Exercise goal —
In the records below, find the line that contains "the centre front" and the line that contains "for node in". Set down exactly those lines and every line between them, and nothing more.

--- Raw records ---

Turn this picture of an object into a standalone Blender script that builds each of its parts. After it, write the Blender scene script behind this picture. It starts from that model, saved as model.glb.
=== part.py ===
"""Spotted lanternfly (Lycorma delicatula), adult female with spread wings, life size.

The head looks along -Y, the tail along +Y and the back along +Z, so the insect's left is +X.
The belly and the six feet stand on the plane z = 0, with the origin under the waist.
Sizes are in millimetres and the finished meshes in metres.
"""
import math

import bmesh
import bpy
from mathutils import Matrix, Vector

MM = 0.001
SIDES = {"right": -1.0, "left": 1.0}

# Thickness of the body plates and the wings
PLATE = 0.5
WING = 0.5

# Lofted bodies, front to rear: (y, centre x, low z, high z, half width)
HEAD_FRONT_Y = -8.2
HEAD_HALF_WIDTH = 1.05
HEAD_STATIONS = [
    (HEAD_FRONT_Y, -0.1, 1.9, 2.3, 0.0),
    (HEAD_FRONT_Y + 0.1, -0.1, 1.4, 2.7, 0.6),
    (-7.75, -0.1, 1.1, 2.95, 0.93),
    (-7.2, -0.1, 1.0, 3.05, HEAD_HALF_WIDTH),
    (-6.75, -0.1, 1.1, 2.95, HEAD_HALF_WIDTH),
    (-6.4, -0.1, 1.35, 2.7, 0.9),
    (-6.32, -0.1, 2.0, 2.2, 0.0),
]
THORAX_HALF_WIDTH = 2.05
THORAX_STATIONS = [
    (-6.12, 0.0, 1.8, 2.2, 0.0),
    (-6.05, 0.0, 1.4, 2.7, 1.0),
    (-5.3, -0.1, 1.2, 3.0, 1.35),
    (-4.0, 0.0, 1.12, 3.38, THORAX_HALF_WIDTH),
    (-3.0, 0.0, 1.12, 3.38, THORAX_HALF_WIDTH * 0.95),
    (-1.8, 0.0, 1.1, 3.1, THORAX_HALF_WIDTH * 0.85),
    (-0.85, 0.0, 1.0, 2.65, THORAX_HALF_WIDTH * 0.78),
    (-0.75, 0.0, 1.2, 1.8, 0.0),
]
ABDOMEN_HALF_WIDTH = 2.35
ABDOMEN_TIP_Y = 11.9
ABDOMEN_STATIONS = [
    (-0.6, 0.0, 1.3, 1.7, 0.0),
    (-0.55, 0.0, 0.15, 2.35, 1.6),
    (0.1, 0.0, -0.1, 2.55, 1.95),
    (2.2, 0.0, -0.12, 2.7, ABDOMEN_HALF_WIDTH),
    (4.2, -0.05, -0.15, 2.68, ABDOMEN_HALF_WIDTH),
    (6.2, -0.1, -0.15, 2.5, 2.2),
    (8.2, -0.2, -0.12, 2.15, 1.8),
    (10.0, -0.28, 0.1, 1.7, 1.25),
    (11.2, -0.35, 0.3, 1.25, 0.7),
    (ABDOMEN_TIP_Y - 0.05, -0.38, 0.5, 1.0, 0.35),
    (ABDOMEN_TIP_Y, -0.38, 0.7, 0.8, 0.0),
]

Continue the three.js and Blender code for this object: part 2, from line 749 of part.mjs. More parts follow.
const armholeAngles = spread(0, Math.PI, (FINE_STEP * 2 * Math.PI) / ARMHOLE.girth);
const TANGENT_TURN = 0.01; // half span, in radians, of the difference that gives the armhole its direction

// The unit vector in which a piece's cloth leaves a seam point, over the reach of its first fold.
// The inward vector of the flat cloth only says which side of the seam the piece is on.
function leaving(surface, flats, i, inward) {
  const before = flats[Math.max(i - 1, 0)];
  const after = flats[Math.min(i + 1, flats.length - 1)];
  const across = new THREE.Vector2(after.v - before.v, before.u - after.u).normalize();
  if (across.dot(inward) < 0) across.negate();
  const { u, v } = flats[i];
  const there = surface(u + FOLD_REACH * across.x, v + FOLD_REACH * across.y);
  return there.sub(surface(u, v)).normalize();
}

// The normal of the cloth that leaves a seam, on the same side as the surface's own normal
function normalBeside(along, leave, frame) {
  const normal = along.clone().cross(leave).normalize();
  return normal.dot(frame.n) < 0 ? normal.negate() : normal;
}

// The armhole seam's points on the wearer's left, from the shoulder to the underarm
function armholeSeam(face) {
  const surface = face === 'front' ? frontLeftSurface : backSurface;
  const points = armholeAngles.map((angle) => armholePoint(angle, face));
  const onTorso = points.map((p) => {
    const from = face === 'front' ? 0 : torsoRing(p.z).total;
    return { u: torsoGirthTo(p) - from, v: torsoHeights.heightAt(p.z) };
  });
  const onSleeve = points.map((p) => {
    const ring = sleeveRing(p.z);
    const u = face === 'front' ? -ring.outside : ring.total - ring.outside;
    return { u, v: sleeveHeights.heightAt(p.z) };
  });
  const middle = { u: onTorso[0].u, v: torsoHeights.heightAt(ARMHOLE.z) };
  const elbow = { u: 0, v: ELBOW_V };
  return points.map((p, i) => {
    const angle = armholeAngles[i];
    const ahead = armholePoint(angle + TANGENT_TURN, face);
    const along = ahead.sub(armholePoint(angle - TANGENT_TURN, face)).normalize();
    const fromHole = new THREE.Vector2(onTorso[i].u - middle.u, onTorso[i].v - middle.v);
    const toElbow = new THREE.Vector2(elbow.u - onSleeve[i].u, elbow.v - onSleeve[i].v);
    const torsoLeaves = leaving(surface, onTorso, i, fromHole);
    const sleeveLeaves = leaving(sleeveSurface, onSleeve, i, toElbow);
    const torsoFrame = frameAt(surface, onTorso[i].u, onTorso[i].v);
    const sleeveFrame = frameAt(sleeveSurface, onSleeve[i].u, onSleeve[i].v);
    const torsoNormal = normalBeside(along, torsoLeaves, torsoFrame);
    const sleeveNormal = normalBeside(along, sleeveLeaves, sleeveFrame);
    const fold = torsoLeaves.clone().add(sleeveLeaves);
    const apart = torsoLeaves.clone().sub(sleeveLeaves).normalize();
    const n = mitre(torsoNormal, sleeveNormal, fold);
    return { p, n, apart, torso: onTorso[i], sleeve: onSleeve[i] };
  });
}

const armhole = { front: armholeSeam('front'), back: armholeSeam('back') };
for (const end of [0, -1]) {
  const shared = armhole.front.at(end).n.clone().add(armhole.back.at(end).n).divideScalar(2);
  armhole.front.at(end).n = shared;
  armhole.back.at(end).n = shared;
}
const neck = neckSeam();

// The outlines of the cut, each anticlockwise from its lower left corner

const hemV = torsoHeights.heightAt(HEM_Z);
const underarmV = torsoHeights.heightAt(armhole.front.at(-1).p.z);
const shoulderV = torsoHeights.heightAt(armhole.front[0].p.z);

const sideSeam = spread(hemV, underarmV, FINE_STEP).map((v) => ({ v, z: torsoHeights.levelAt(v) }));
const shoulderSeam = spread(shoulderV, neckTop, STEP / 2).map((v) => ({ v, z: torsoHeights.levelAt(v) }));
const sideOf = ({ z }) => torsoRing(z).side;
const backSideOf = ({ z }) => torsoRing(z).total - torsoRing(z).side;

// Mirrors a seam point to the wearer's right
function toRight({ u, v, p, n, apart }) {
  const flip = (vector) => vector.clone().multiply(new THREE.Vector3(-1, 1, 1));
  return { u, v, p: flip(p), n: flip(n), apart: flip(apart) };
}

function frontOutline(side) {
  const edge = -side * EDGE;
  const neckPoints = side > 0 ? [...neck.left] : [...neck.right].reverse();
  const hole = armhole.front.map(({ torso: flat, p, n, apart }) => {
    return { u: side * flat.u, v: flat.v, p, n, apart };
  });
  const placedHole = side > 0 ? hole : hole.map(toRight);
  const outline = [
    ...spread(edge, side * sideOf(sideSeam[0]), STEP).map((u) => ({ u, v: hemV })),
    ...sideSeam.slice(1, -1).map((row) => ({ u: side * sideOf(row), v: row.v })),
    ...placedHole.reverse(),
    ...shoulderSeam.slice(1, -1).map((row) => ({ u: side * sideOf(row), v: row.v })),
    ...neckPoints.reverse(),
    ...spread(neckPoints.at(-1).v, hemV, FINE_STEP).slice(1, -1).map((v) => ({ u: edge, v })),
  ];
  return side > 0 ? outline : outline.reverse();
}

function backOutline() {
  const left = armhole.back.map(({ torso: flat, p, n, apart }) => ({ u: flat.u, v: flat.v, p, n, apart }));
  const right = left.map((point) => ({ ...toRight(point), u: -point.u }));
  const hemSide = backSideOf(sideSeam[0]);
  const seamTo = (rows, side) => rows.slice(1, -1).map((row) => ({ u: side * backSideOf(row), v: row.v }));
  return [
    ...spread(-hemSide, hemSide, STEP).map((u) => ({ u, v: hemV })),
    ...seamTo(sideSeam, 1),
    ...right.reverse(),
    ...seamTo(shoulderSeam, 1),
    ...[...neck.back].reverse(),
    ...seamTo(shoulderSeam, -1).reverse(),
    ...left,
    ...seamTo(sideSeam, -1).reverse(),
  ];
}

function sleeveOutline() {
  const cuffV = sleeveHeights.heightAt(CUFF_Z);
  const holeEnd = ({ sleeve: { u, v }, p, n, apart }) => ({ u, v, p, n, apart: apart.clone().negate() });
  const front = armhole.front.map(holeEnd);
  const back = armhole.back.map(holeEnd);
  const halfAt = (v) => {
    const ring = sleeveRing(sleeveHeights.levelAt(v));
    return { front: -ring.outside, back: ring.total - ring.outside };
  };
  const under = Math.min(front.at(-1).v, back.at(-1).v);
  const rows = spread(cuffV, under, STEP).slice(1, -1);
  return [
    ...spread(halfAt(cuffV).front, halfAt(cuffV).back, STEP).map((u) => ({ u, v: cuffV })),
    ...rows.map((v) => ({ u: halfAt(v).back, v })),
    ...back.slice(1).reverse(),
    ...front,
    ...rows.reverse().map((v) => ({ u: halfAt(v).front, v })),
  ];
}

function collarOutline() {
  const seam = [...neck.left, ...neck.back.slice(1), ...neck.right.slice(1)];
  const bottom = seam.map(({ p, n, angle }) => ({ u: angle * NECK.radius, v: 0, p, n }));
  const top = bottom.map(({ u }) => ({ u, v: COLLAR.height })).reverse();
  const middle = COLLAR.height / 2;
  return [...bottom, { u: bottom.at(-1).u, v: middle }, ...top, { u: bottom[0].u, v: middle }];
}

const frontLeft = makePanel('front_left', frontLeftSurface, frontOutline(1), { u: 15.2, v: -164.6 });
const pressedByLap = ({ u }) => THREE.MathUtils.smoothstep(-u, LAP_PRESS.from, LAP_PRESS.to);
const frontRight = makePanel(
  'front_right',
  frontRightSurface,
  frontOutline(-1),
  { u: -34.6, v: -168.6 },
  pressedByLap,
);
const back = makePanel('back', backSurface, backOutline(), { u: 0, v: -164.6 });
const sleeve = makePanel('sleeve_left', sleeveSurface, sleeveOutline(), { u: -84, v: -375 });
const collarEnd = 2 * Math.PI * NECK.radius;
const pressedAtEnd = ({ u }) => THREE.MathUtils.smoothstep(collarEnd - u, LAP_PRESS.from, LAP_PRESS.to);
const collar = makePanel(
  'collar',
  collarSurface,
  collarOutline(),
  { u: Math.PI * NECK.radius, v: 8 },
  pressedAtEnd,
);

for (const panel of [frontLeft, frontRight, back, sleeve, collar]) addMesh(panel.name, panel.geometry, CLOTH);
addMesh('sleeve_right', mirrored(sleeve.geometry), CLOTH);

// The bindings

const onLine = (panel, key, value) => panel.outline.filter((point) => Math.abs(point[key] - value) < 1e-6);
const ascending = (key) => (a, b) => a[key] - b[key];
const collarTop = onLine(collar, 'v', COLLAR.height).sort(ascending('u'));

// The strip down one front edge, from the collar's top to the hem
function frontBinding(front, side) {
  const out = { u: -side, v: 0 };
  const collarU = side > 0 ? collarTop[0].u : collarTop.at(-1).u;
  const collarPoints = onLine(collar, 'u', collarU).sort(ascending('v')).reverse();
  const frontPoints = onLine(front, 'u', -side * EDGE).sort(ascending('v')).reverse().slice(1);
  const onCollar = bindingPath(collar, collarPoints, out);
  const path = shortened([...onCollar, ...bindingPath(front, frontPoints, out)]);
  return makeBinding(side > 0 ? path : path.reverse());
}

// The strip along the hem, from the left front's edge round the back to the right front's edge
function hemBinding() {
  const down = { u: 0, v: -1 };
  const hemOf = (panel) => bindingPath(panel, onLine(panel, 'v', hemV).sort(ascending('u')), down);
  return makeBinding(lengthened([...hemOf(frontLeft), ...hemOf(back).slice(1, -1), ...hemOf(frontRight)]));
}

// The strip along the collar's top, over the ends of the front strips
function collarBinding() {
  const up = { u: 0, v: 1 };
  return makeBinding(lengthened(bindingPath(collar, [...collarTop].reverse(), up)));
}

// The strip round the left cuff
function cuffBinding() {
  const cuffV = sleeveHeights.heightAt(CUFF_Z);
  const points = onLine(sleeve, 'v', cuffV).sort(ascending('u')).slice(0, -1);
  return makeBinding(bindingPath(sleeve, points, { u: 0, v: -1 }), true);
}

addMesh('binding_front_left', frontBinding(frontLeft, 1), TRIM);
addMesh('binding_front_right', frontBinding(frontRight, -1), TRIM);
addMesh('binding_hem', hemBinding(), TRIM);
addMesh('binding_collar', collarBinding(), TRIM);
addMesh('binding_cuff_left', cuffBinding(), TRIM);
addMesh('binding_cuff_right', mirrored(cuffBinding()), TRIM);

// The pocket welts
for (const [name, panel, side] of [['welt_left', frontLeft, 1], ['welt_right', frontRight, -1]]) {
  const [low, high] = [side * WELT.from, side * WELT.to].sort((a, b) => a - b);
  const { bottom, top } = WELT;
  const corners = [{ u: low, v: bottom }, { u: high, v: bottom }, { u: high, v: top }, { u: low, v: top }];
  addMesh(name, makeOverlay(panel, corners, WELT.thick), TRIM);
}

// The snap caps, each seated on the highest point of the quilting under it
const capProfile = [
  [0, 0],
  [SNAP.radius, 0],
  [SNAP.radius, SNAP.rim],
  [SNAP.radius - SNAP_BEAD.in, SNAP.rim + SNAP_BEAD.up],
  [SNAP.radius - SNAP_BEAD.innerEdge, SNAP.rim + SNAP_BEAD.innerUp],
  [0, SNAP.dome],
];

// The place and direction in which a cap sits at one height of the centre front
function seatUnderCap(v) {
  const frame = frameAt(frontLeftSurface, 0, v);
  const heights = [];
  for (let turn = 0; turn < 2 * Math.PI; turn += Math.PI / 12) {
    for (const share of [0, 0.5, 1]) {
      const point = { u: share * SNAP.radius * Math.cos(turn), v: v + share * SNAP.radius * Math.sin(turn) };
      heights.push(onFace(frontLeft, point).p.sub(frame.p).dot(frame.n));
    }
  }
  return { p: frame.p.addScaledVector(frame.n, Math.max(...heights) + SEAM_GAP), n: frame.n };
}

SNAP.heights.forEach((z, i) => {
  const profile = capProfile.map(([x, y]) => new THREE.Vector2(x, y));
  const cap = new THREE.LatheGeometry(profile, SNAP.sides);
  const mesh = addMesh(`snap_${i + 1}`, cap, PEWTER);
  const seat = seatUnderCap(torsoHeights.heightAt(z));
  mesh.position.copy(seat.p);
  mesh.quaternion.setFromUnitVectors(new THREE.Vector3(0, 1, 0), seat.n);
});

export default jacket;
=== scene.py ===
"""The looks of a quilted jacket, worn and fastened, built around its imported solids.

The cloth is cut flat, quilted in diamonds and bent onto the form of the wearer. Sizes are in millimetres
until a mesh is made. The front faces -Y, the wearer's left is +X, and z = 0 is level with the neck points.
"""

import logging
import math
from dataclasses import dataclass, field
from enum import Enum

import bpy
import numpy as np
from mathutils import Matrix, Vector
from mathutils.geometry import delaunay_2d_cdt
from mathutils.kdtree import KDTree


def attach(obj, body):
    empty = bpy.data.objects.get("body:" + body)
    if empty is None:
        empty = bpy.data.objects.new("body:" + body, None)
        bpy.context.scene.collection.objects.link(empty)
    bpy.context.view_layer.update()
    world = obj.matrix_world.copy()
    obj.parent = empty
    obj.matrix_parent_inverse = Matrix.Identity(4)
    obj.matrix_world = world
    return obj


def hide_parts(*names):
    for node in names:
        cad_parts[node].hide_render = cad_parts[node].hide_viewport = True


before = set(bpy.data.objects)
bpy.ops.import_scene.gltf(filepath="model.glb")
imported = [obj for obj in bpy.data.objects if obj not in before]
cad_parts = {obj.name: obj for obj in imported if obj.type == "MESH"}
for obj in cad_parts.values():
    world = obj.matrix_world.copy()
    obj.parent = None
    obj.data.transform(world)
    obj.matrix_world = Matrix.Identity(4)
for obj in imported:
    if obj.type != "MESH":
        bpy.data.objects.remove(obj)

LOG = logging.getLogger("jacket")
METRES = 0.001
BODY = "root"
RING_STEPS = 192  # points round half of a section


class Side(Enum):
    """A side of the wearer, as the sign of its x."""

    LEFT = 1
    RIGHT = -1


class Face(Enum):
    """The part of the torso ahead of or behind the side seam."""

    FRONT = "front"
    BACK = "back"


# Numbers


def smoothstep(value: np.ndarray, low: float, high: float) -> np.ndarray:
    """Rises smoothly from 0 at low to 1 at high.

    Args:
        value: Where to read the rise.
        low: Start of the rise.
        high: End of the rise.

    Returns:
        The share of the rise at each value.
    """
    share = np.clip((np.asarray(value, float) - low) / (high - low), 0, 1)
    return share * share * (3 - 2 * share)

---

Full output —
// The place and direction in which a cap sits at one height of the centre front
function seatUnderCap(v) {
  const frame = frameAt(frontLeftSurface, 0, v);
  const heights = [];
  for (let turn = 0; turn < 2 * Math.PI; turn += Math.PI / 12) {
    for (const share of [0, 0.5, 1]) {
      const point = { u: share * SNAP.radius * Math.cos(turn), v: v + share * SNAP.radius * Math.sin(turn) };
      heights.push(onFace(frontLeft, point).p.sub(frame.p).dot(frame.n));
    }
  }
  return { p: frame.p.addScaledVector(frame.n, Math.max(...heights) + SEAM_GAP), n: frame.n };
}

SNAP.heights.forEach((z, i) => {
  const profile = capProfile.map(([x, y]) => new THREE.Vector2(x, y));
  const cap = new THREE.LatheGeometry(profile, SNAP.sides);
  const mesh = addMesh(`snap_${i + 1}`, cap, PEWTER);
  const seat = seatUnderCap(torsoHeights.heightAt(z));
  mesh.position.copy(seat.p);
  mesh.quaternion.setFromUnitVectors(new THREE.Vector3(0, 1, 0), seat.n);
});

export default jacket;
=== scene.py ===
"""The looks of a quilted jacket, worn and fastened, built around its imported solids.

The cloth is cut flat, quilted in diamonds and bent onto the form of the wearer. Sizes are in millimetres
until a mesh is made. The front faces -Y, the wearer's left is +X, and z = 0 is level with the neck points.
"""

import logging
import math
from dataclasses import dataclass, field
from enum import Enum

import bpy
import numpy as np
from mathutils import Matrix, Vector
from mathutils.geometry import delaunay_2d_cdt
from mathutils.kdtree import KDTree


def attach(obj, body):
    empty = bpy.data.objects.get("body:" + body)
    if empty is None:
        empty = bpy.data.objects.new("body:" + body, None)
        bpy.context.scene.collection.objects.link(empty)
    bpy.context.view_layer.update()
    world = obj.matrix_world.copy()
    obj.parent = empty
    obj.matrix_parent_inverse = Matrix.Identity(4)
    obj.matrix_world = world
    return obj


def hide_parts(*names):
    for node in names:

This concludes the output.